━━━ INPUT FOR THIS TASK
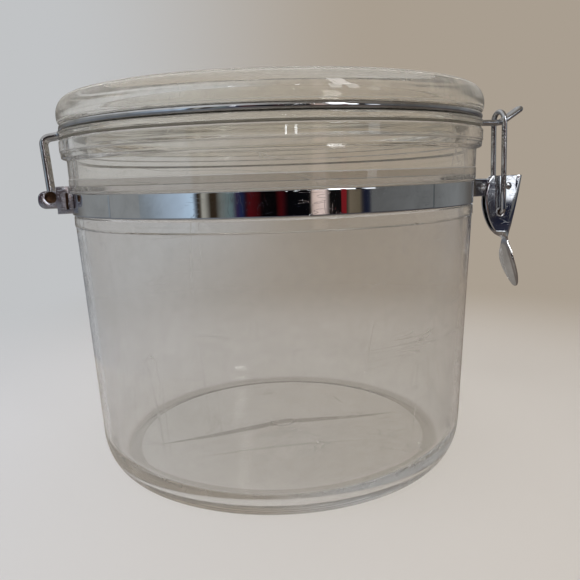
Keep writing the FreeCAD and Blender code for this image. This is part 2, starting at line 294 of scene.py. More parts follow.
def silicone(name):
    """Frosted, slightly yellowed silicone with a faint lengthwise grain."""
    material, n = new_material(name)
    place = n.add("ShaderNodeTexCoord").outputs["Object"]
    body = n.add("ShaderNodeBsdfPrincipled")
    body.inputs["IOR"].default_value = 1.41
    body.inputs["Transmission Weight"].default_value = 0.75
    tone = n.noise(place, 40.0, 3.0)
    n.link(n.mix(tone, linear(184, 180, 170), linear(150, 144, 132)), body.inputs["Base Color"])
    grain = n.noise(n.stretch(place, (60, 60, 900)), 1.0, 2.0)
    n.link(n.math("ADD", n.math("MULTIPLY", grain, 0.3), 0.32), body.inputs["Roughness"])
    n.link(n.bump(grain, 0.3, 0.00008), body.inputs["Normal"])
    n.link(body.outputs[0], n.add("ShaderNodeOutputMaterial").inputs[0])
    return material


# ---------------------------------------------------------------- mesh helpers

def mesh_piece(name, verts, faces, material, flat_angle=None):
    """Smooth-shaded mesh object from points in millimetres."""
    mesh = bpy.data.meshes.new(name)
    mesh.from_pydata([Vector(v) * MM for v in verts], [], faces)
    mesh.validate()
    work = bmesh.new()
    work.from_mesh(mesh)
    bmesh.ops.recalc_face_normals(work, faces=work.faces)
    work.to_mesh(mesh)
    work.free()
    for face in mesh.polygons:
        face.use_smooth = True
    if flat_angle is not None:
        mesh.set_sharp_from_angle(angle=math.radians(flat_angle))
    mesh.materials.append(material)
    piece = bpy.data.objects.new(name, mesh)
    scene.collection.objects.link(piece)
    return piece


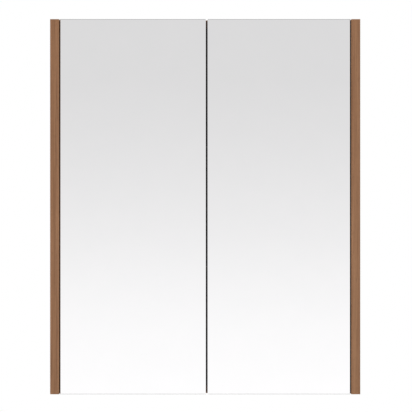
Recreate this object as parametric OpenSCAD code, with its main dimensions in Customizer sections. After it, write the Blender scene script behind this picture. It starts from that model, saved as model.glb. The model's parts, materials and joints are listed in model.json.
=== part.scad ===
// Hanging wall cabinet with two mirror doors set between veneered side panels.
// The origin lies on the wall, midway between the two hanging plates.
// +X runs to the right, +Y into the wall and +Z up. Sizes are in millimetres.

/* [Cabinet] */
// Overall width over the side panels
cabinet_w = 620; // [520:5:760]
// Overall height of the side panels
cabinet_h = 750; // [620:5:900]
// Overall depth from the wall to the mirror faces
cabinet_d = 150; // [140:5:190]
// Drop from the underside of the top panel to the line of the wall fixings
hang_drop = 46; // [44:1:50]

/* [Boards] */
// Thickness of the two side panels
side_t = 18; // [16:1:22]
// Thickness of the top and bottom panels
panel_t = 16; // [15:1:19]
// Thickness of the back panel
back_t = 3; // [2.5:0.5:5]
// Space behind the back panel for the hanging plates
hang_gap = 17; // [17:1:24]
// How far the back panel sits in its grooves
groove_d = 6; // [4:1:8]
// Thickness of the edge strips on the boards
strip_t = 1; // [0.4:0.2:2]
// How far the bottom panel stands above the side panel ends
base_rise = 0; // [0:1:36]
// Thickness of the lower back rail
rail_t = 15; // [12:1:16]
// Height of the lower back rail
rail_h = 60; // [40:5:90]

/* [Doors] */
// Gap between a door and its side panel
side_gap = 1.75; // [1.75:0.25:4]
// Gap between the two doors
middle_gap = 3.5; // [2:0.5:5]
// How far the gap between the doors stands to the right of the middle line
meet_offset = 3; // [-6:0.5:6]
// How far the door ends stop short of the side panel ends
door_end_gap = 0; // [0:0.5:3]
// Thickness of the mirror glass
mirror_t = 3; // [3:0.5:4]
// Width of the ground edge round the mirror
arris = 1; // [0.8:0.1:1.5]
// Thickness of the tape that holds the mirror
tape_t = 1; // [0.5:0.1:1.5]
// Width of one strip of mirror tape
tape_w = 25; // [12:1:40]
// How far the tape strips stay back from the door edges
tape_margin = 30; // [15:5:60]
// Thickness of the door board
door_board_t = 15; // [15:1:18]
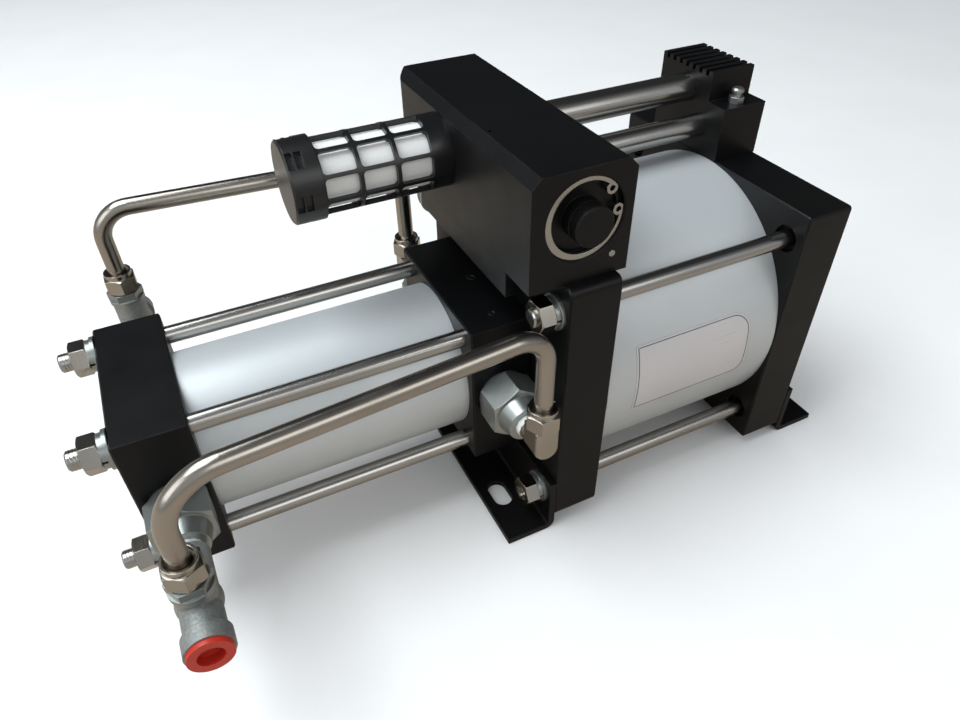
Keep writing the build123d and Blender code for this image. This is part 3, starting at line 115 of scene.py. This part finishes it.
def edge_mask(tree, coords, radius, raggedness):
    """White along sharp edges, broken up by noise; also gives the rounded normal."""
    bevel = tree.nodes.new("ShaderNodeBevel")
    bevel.samples = 4
    bevel.inputs["Radius"].default_value = radius
    geometry = tree.nodes.new("ShaderNodeNewGeometry")
    product = tree.nodes.new("ShaderNodeVectorMath")
    product.operation = "DOT_PRODUCT"
    tree.links.new(bevel.outputs["Normal"], product.inputs[0])
    tree.links.new(geometry.outputs["Normal"], product.inputs[1])
    edge = remap(tree, product.outputs["Value"], 0.80, 0.985, 1.0, 0.0)
    ragged = remap(tree, noise(tree, coords, raggedness, 6.0), 0.42, 0.62, 0.0, 1.0)
    return maths(tree, "MULTIPLY", edge, ragged), bevel.outputs["Normal"]


def surface(name, colour, shade, worn, metallic, roughness, grain, streak,
            wear=0.5, edge=0.0005, patch=9.0, specks=0.0, sheen=0.5, coat=0.0):
    """A procedural finish.

    colour and shade are its two tones, and worn is the tone of rubbed edges.
    roughness is (low, high). grain is (scale, depth in metres).
    streak is (scale along X, Y and Z, depth in metres).
    """
    made = bpy.data.materials.new(name)
    made.use_nodes = True
    tree = made.node_tree
    tree.nodes.clear()
    coords = tree.nodes.new("ShaderNodeTexCoord").outputs["Object"]
    large = noise(tree, coords, patch, 3.0)
    fine = noise(tree, coords, grain[0], 5.0, 0.6)
    lines = noise(tree, stretched(tree, coords, streak[0]), 1.0, 3.0, 0.5)
    rubbed, rounded = edge_mask(tree, coords, edge, 60.0)

    tone = blend_colour(tree, remap(tree, large, 0.35, 0.65, 0.0, 1.0), colour, shade)
    speckled = remap(tree, fine, 0.40, 0.66, 0.0, specks)
    tone = blend_colour(tree, speckled, tone, worn)
    tone = blend_colour(tree, maths(tree, "MULTIPLY", rubbed, wear), tone, worn)

    spread = roughness[1] - roughness[0]
    base = remap(tree, large, 0.3, 0.7, roughness[0], roughness[0] + spread * 0.6)
    drawn = remap(tree, lines, 0.3, 0.7, 0.0, spread * 0.4)
    rough = maths(tree, "ADD", base, drawn)

    grained = tree.nodes.new("ShaderNodeBump")
    grained.inputs["Strength"].default_value = 1.0
    grained.inputs["Distance"].default_value = grain[1]
    tree.links.new(fine, grained.inputs["Height"])
    tree.links.new(rounded, grained.inputs["Normal"])
    lined = tree.nodes.new("ShaderNodeBump")
    lined.inputs["Strength"].default_value = 1.0
    lined.inputs["Distance"].default_value = streak[1]
    tree.links.new(lines, lined.inputs["Height"])
    tree.links.new(grained.outputs["Normal"], lined.inputs["Normal"])

    shader = add(tree, "ShaderNodeBsdfPrincipled", Metallic=metallic)
    shader.inputs["Specular IOR Level"].default_value = sheen
    shader.inputs["Coat Weight"].default_value = coat
    tree.links.new(tone, shader.inputs["Base Color"])
    tree.links.new(rough, shader.inputs["Roughness"])
    tree.links.new(lined.outputs["Normal"], shader.inputs["Normal"])
    output = tree.nodes.new("ShaderNodeOutputMaterial")
    tree.links.new(shader.outputs["BSDF"], output.inputs["Surface"])
    return made


# Finishes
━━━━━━
REQUIRED TASK ▸ Quote the lines that begin at the line containing "Recreate this object" and end at the line containing "rail_h = 60; // [40:5:90]", keeping both of those lines.

IN RESPONSE ▸
Recreate this object as parametric OpenSCAD code, with its main dimensions in Customizer sections. After it, write the Blender scene script behind this picture. It starts from that model, saved as model.glb. The model's parts, materials and joints are listed in model.json.
=== part.scad ===
// Hanging wall cabinet with two mirror doors set between veneered side panels.
// The origin lies on the wall, midway between the two hanging plates.
// +X runs to the right, +Y into the wall and +Z up. Sizes are in millimetres.

/* [Cabinet] */
// Overall width over the side panels
cabinet_w = 620; // [520:5:760]
// Overall height of the side panels
cabinet_h = 750; // [620:5:900]
// Overall depth from the wall to the mirror faces
cabinet_d = 150; // [140:5:190]
// Drop from the underside of the top panel to the line of the wall fixings
hang_drop = 46; // [44:1:50]

/* [Boards] */
// Thickness of the two side panels
side_t = 18; // [16:1:22]
// Thickness of the top and bottom panels
panel_t = 16; // [15:1:19]
// Thickness of the back panel
back_t = 3; // [2.5:0.5:5]
// Space behind the back panel for the hanging plates
hang_gap = 17; // [17:1:24]
// How far the back panel sits in its grooves
groove_d = 6; // [4:1:8]
// Thickness of the edge strips on the boards
strip_t = 1; // [0.4:0.2:2]
// How far the bottom panel stands above the side panel ends
base_rise = 0; // [0:1:36]
// Thickness of the lower back rail
rail_t = 15; // [12:1:16]
// Height of the lower back rail
rail_h = 60; // [40:5:90]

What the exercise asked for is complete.